There is something in the running for me that is probably there for other runners but I don't talk to other runners the same way so I don't know.  Once, when David and I were in Vegas for nine days we went out to Redrock and I took him bouldering.  He's quite game. In the end we went running in the desert for no apparent reason other than it was there and we were dressed for it, with the big big sky above us and the desert and buttes all around and I vanished into the earth and sky and was only that until my body gave out and I came out the other side scrubbed and clean and breathing hard. When I vanish into all this, God bleeds through the periphery or maybe the periphery bleeds through God and I can stand in His light and forget all I don't know and want and need and fall back into the always. And I am not alone. I am not alone because I am not I.  This only lasts for awhile but it's good while it lasts.

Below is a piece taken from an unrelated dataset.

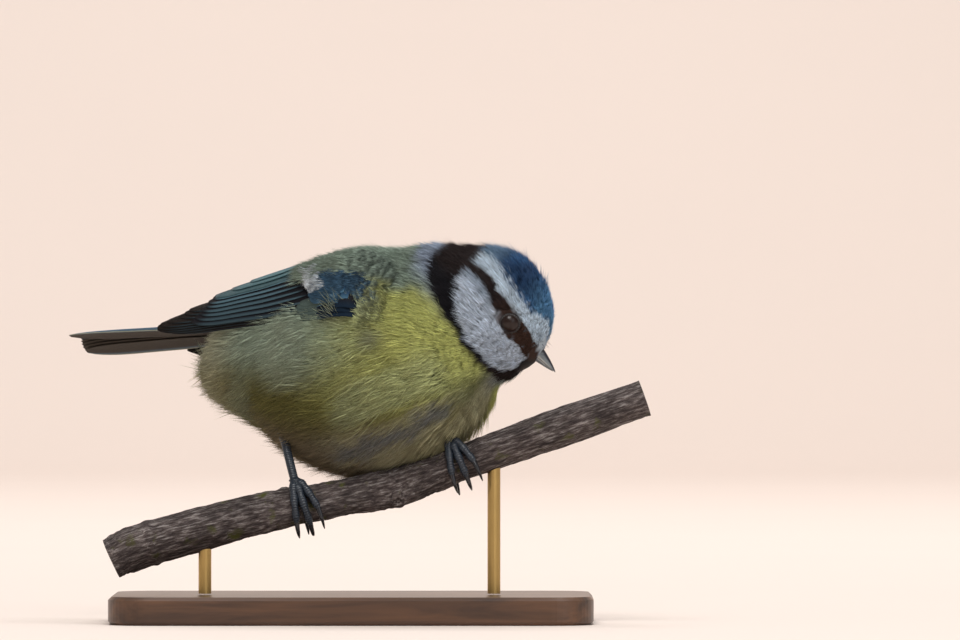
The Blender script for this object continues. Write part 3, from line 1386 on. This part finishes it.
for leg in LEGS:
    name, place = leg["name"], perch_place(leg["x"])
    heel = round_perch(place, leg["heel"], GAP + 1.25, 0)
    parts, tips, paths = [], [], []
    for start, end, spread in leg["toes"]:
        points, claw = toe_points(place, start, end, spread)
        parts.append(bar_arrays(points, toe_radius, TOE_GRID))
        tips.append(bar_arrays(claw, claw_radius, CLAW_GRID))
        line = np.array([spline(np.array(points), u * 3) for u in TOE_STEPS])
        axis = place[0] + place[1] * ((line - place[0]) @ place[1])[:, None]
        paths.append(plate_path(line, unit(line - axis), toe_radius, TOE_STEPS))
    parts.append(bar_arrays([heel + [0, 0, z] for z in (-0.3, 0.3, 0.9)], heel_radius, HEEL_GRID))
    feet[name] = merged(f"toes_{name}", parts)
    claws[name] = merged(f"claws_{name}", tips)
    route = np.array([*leg["route"], heel])
    shanks[name] = finished(f"shank_{name}", *bar_arrays(route, shank_radius, SHANK_GRID))
    line = np.array([spline(route, u * 2) for u in SHANK_STEPS])
    way = unit(np.gradient(line, axis=0))
    outs = unit(SHANK_FRONT - way * (way @ SHANK_FRONT)[:, None])
    paths.append(plate_path(line, outs, shank_radius, SHANK_STEPS))
    scute_paths[name] = paths

leg_finish = simple_finish("leg scales", {"Roughness": 0.32}, 800, 0.7, linear(36, 44, 54), (0.3, 0.0002))
finish_with(leg_finish, *feet.values(), *shanks.values())
finish_with(simple_finish("claw horn", {"Roughness": 0.22}, 700, 0.4, linear(34, 34, 38)), *claws.values())


# %% [markdown]
# A bird's toes and shanks wear a row of overlapping horny plates. Modelled one at a
# time they would be hard to adjust. Geometry Nodes sets one flattened ball after another
# along a path that carries its outward direction and girth. The same idea with thin
# cones gives the bristles at the base of the bill.

# %% Growing plates and bristles
def growth_tree(name, *inputs):
    tree = bpy.data.node_groups.new(name, "GeometryNodeTree")
    tree.is_modifier = True
    add_sockets(tree, "INPUT", ("Geometry", "NodeSocketGeometry"), *inputs)
    add_sockets(tree, "OUTPUT", ("Geometry", "NodeSocketGeometry"))
    return tree, add_node(tree, "NodeGroupInput").outputs


def named_value(tree, name, kind):
    node = add_node(tree, "GeometryNodeInputNamedAttribute", {"Name": name}, data_type=kind)
    return node.outputs["Attribute"]


def finish_growth(tree, start, instances):
    real = add_node(tree, "GeometryNodeRealizeInstances", {"Geometry": instances})
    soft = add_node(tree, "GeometryNodeSetShadeSmooth", {"Geometry": real.outputs["Geometry"]})
    paint = add_node(tree, "GeometryNodeSetMaterial", {
        "Geometry": soft.outputs["Geometry"], "Material": start["Material"]})
    add_node(tree, "NodeGroupOutput", {"Geometry": paint.outputs["Geometry"]})
    return tree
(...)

When I run in the house it's strange for me because I really go all the way away. I'm in the lower level and the television is on to distract me from the unnatural silence of inside but once I leave it doesn't matter anymore. But this is not the same thing as running in the desert. I am sorry sometimes that the desert is not right out my back door.  On the other hand, the world is out there so that's OK.

So this morning I run and I get on with the day and everything is OK until I decide to take a small  bite out of Corp Controller.  It was just a little bit, honest. But a bite all the same. And I did so well yesterday. Today I just needed to grab my handy roll of duct tape, wrap them all up, stuff them in a corner and start getting on with the getting on. I did my best to behave until we got through the last proof of concept, my contractor did his stuff, left the building and I got back to the gigantic, looming task list. Looming because I really have not been able to do my day job for two weeks.  Uh....

The phone started ringing right after my contractor left.  It's like they knew.  How do they know?  On the one hand, it's positively erie.  On the other hand I am touched beyond belief that for whatever cosmic reason, they don't start making those 'I'm in serious pain' noises until I put out the last fire and can actually start focusing on my day job again.

I kind of have to explain this.  I have a lot of internal clients and many databases running on 3 applications and I'm moving on to a couple more. Two of my primary groups, not counting all of the local controllers and corporate accounting, are Sales and Safety. I love and adore Sales and Safety. I would rather jump out my sixth floor window then let any of them down. I also love Treasury (even if nobody else does), Legal, AR, AP and all of IT. Sales and Safety called today in serious pain. I was so happy to hear their voices I don't think they knew what to do with me. I told them how happy I was to hear from them and how I'd been thinking about them. They seemed kind of stunned. But really, after the last two weeks it's so nice to be able to talk to someone with a need that I can easily resolve if I can just carve out some time.  I promised Monday to both groups. What I love most about these guys is that when I'm missing a deadline not only do they know why already (because it's ususally due to something cataclysmic) but they already assume anything I can give them is cream.

So I'm talking to these guys and I am perfectly aware that as soon as my contractor and I finished reviewing his work my brain shut down.  It was OVER. I'm taking notes and I realize I won't be able to read them so I go to my outlook calendar and start making appointments with myself.  I'm telling the Safety VP this while I'm chastising him for not being on the Vegas boondoggle with the rest of Vince's team. I tell him I have to leave. He is so good about this.  He knows I won't let him down. And that's all it takes to keep me going.

I drive home through the back roads of Southern Connecticut because I95 on Friday is an exercise in futility. The final light of the day kisses treetops, reflects off damp road and I wind through the lower extremities and find myself home again pulling into my quiet driveway and turning off the ignition.

I sit quietly in this amazing light and feel around for synapsis that may or may not be firing.  I am so tired. And it is good. I open the door, grab my things and head into the house.